From the github repo:

Using this data set, eke out any insights you can about the users of search, the way they use the system, and the way the system responds to them, looking particularly at the seasonality and temporal patterns of user behaviour.

The Users

  • Users tend to click through to results about 87% of the time.
  • Users tend to go through four search results for every session prior to clicking on a result. This may indicate the need for a more search algorithm and may explain why there’s roughly a 13% abandonment rate.
  • Users only end up clicking about one in five search results
  • Over time, these trends tend to hold.

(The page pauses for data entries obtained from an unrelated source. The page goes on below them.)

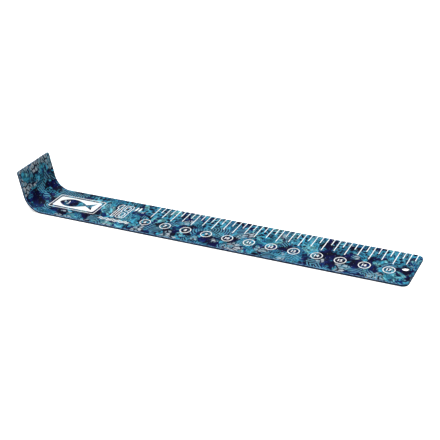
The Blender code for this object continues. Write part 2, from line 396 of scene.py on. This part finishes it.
class Camouflage(Graph):
    """A printed water camouflage: flowing patches, with scales, spots, ripples and net in them."""

    def __init__(self, name):
        super().__init__(name)
        blank = self.add("ShaderNodeAttribute", attribute_name="blank").outputs["Vector"]
        self.rim = self.add("ShaderNodeAttribute", attribute_name="rim").outputs["Fac"]
        self.axes = self.add("ShaderNodeSeparateXYZ", {0: blank}).outputs
        along = self.axes["X"]
        stretched = self.vector("MULTIPLY", blank, (1.0, 1.0, DEPTH_STRETCH))
        self.place = self.vector("ADD", stretched, PATTERN_SHIFT)
        sheared_y = self.math("MULTIPLY_ADD", self.axes["Z"], DEPTH_SHEAR, self.axes["Y"])
        sheet = self.add("ShaderNodeCombineXYZ", {"X": along, "Y": sheared_y}).outputs[0]
        self.sheet = self.vector("ADD", sheet, PATTERN_SHIFT)
        self.drift = self.shift(self.place, 8, 6)
        wide_drift = self.shift(self.place, 28, 34)
        self.flow = self.vector("ADD", self.vector("ADD", self.place, wide_drift), self.drift)
        self.fine_sheet = self.vector("ADD", self.sheet, self.drift)
        self.on_stop = self.step(along, DARK_ZONE_FADE_X, STOP_ZONE_FULL_X)
        before_stop = self.step(along, STOP_ZONE_FULL_X, DARK_ZONE_FADE_X)
        past_start = self.step(along, DARK_ZONE_START_X, DARK_ZONE_FULL_X)
        self.round_bend = self.product(past_start, before_stop)

    def ground(self):
        """Flowing light and dark patches with islands in them, and where the light ones are."""
        patches = self.noise(self.flow, PATCH_SIZE, roughness=0.4)
        # Painted shade: more dark patches round the bend, where it turns from the light.
        patches = self.math("MULTIPLY_ADD", self.round_bend, BEND_PAINTED_SHADE, patches)
        is_light = self.step(patches, 0.526, 0.532)
        islands = self.noise_at(self.flow, (-80, 130, 0), ISLAND_SIZE, detail=3)
        tone = self.noise_at(self.flow, (210, 40, 0), TONE_SIZE, detail=3)
        light_stops = [
            (0.34, TEAL),
            (0.45, CYAN),
            (0.52, TEAL),
            (0.57, SKY),
            (0.62, SEA_GREEN),
            (0.70, GREY_TEAL),
        ]
        light = self.ramp(tone, light_stops)
        light = self.mix(self.step(islands, 0.61, 0.62), light, NAVY)
        light = self.mix(self.step(islands, 0.42, 0.41), light, DEEP_BLUE)
        dark_stops = [(0.42, BLACK_BLUE), (0.54, NAVY), (0.63, DEEP_BLUE), (0.72, DARK_TEAL)]
        dark = self.ramp(tone, dark_stops)
        dark = self.mix(self.step(islands, 0.64, 0.65), dark, CYAN)
        dark = self.mix(self.step(islands, 0.36, 0.35), dark, TEAL)
        return self.mix(is_light, dark, light), is_light

    def with_mottle(self, colour):
        """Uneven, brushed shading."""
        mottle = self.noise_at(self.flow, (15, 15, 0), MOTTLE_SIZE, detail=3, roughness=0.6)
        shade = self.span(self.step(mottle, 0.46, 0.54), 0.40, 1.06)
        grey = self.add("ShaderNodeCombineColor", {0: shade, 1: shade, 2: shade}).outputs[0]
        return self.mix(1.0, colour, grey, "MULTIPLY")

    def with_scales(self, colour):
        """Pale scales with dark joints, mostly by the plain edge and on the stop."""
        squeezed = self.vector("MULTIPLY", self.fine_sheet, SCALE_SQUEEZE)
        joints = self.cells(squeezed, SCALE_SIZE, 0.75, "DISTANCE_TO_EDGE")
        by_edge = self.step(self.axes["Y"], SCALES_START_Y, SCALES_FULL_Y)
        field = self.noise_at(self.place, (-160, 25, 0), 20, detail=1)
        field = self.sum(field, self.span(by_edge, -0.14, -0.02))
        field = self.math("MULTIPLY_ADD", self.on_stop, 0.12, field)
        field = self.math("MULTIPLY_ADD", self.round_bend, BEND_SCALES, field)
        tone = self.mix(self.step(self.noise(self.place, 5), 0.4, 0.6), GREY_TEAL, PALE_GREY)
        scales = self.mix(self.step(joints, 0.10, 0.16), BLACK_BLUE, tone)
        return self.mix(self.step(field, 0.52, 0.535), colour, scales)

    def with_whorls(self, colour, is_light):
        """Rings around scattered centres, like ripples."""
        drifted = self.vector("ADD", self.sheet, self.scaled(self.drift, 0.5))
        distance = self.cells(drifted, WHORL_SPACING, 0.9, "F1")
        turns = self.product(distance, WHORL_SPACING / WHORL_RING_WIDTH * 2 * pi)
        rings = self.step(self.math("SINE", turns), 0.0, 0.5)
        patch = self.step(self.noise_at(self.place, (330, 90, 0), 20, detail=1), 0.535, 0.545)
        pale = self.mix(self.noise(self.place, 9), CYAN, GREY_TEAL)
        tone = self.mix(is_light, pale, NAVY)
        return self.mix(self.product(self.product(rings, patch), 0.85), colour, tone)

    def with_net(self, colour):
        """A fine net over some patches, mostly round the bend."""
        net = self.step(self.cells(self.fine_sheet, NET_SIZE, 0.3, "DISTANCE_TO_EDGE"), 0.14, 0.08)
        field = self.noise_at(self.place, (75, 260, 0), 18, detail=1)
        field = self.math("MULTIPLY_ADD", self.round_bend, BEND_NET, field)
        patch = self.step(field, 0.57, 0.585)
        return self.mix(self.product(self.product(net, patch), 0.6), colour, CYAN)

    def with_spots(self, colour):
        """Dark spots on paler ground, mostly by the graduated edge."""
        spots = self.step(self.cells(self.fine_sheet, SPOT_SPACING, 0.6, "F1"), 0.38, 0.33)
        by_edge = self.step(self.axes["Y"], SPOTS_START_Y, SPOTS_FULL_Y)
        by_bend = self.step(self.axes["X"], SPOTS_FADE_X, SPOTS_GONE_X)
        field = self.noise_at(self.place, (50, -70, 0), 22, detail=1)
        field = self.sum(field, self.span(by_edge, -0.12, 0.03))
        field = self.math("MULTIPLY_ADD", by_bend, -0.2, field)
        spotted = self.mix(spots, self.mix(0.35, colour, CYAN), BLACK_BLUE)
        return self.mix(self.step(field, 0.55, 0.56), colour, spotted)

    def with_specks(self, colour):
        speck = self.step(self.noise(self.place, SPECK_SIZE), 0.67, 0.70)
        return self.mix(self.product(speck, 0.6), colour, PALE_GREY)

    def with_wear(self, colour):
        """Painted shade on all rims and the plain edge's side, a painted highlight on the plain
        edge's rim with faint rub elsewhere, and its mask.
        """
        edge_y = WIDTH / 2 / MILLIMETRE
        plain_edge = self.step(self.axes["Y"], PLAIN_EDGE_START_INSET - edge_y, PLAIN_EDGE_FULL_INSET - edge_y)
        # Painted shade: the rims and the plain edge's side are darkened towards navy.
        painted_edge_shade = self.math("MAXIMUM", plain_edge, self.rim)
        colour = self.mix(self.product(painted_edge_shade, 0.70), colour, NAVY)
        # Painted highlight along the plain edge's rim, broken by noise, with a faint rub on the
        # other rims.
        highlight_and_rub_reach = self.product(self.rim, self.span(plain_edge, 0.1, 1.0))
        uneven = self.step(self.noise(self.place, HIGHLIGHT_AND_RUB_NOISE_SIZE, detail=4), 0.46, 0.56)
        highlight_and_rub = self.product(highlight_and_rub_reach, self.span(uneven, 0.35, 1.0))
        return self.mix(highlight_and_rub, colour, HIGHLIGHT_AND_RUB_BLUE), highlight_and_rub

    def scratches(self):
        """Fine scratches along the deck."""
        drifted = self.vector("ADD", self.place, self.scaled(self.drift, 0.3))
        drawn_out = self.vector("MULTIPLY", drifted, SCRATCH_STRETCH)
        return self.step(self.noise(drawn_out, SCRATCH_WIDTH, detail=3), 0.66, 0.72)


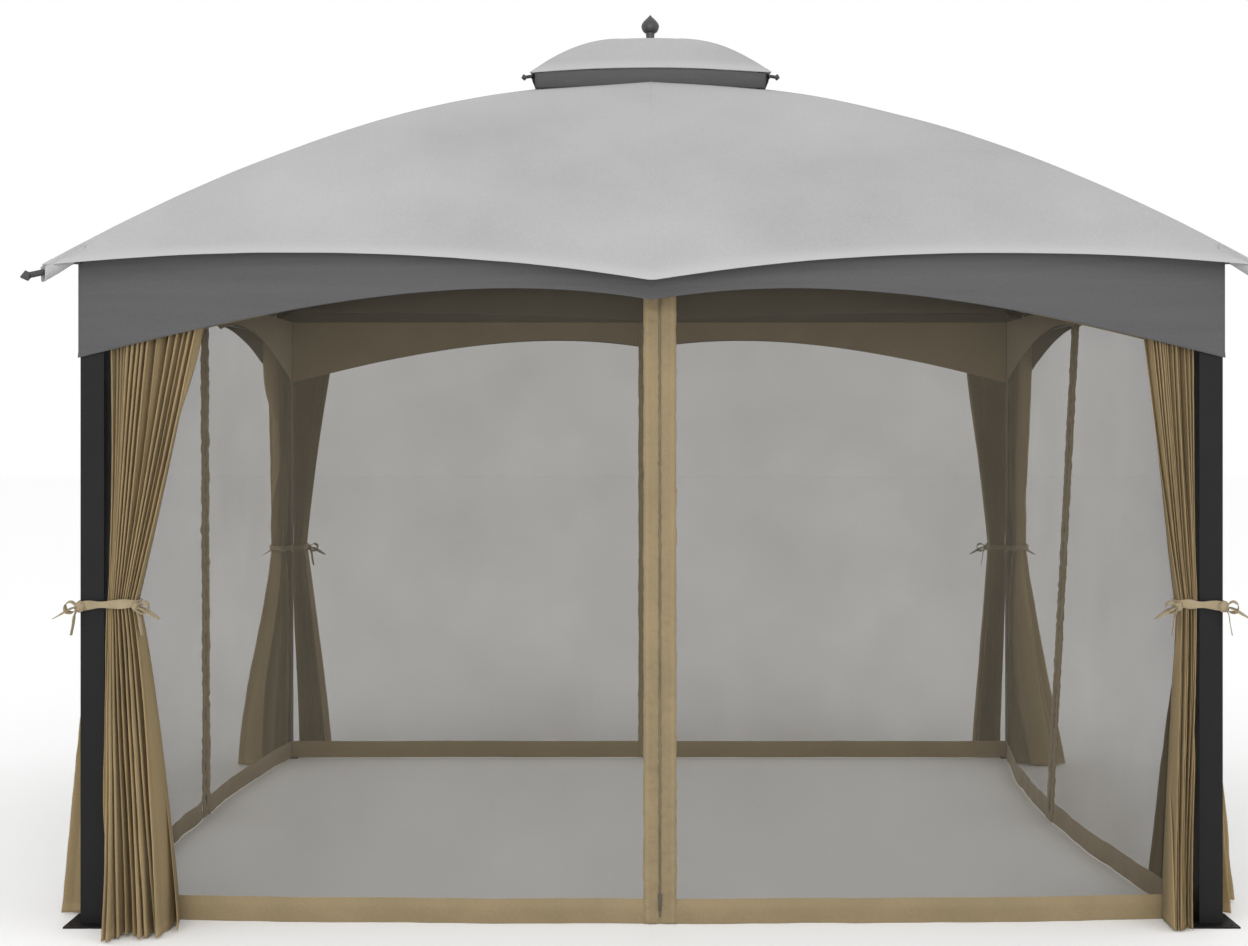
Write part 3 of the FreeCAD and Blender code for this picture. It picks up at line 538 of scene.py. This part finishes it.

A few note able exceptions are:
  1. a ramp in use over the end of the year holiday season
  2. a dip in mid-March, perhaps due to St. Patrick’s Day or Spring Break
  3. two spikes in use between April and May, perhaps due to end of semester/quarter related searches.

The System

  • This data was gathered from 11/25/2014 to 05/15/2015
  • There is no perceivable trend in system response as a function of time
  • Response time is only recorded for results
  • The system returns, on average, four results pages for every search, perhaps suggesting a need to review the search algorithm
  • Over time, the average response time does not vary greatly
  • The average response time is 755.7ms, or just over about three quarters of a second. The middle of the road response time is 446ms, or about half a second. This would indicate the system experiences longer response times, but the causes are not systematic. Indeed, there are some large outliers outside of the IQR, perhaps due to server-side issues or user internet reception issues (poor WiFi, bad mobile signal, airplane WiFi).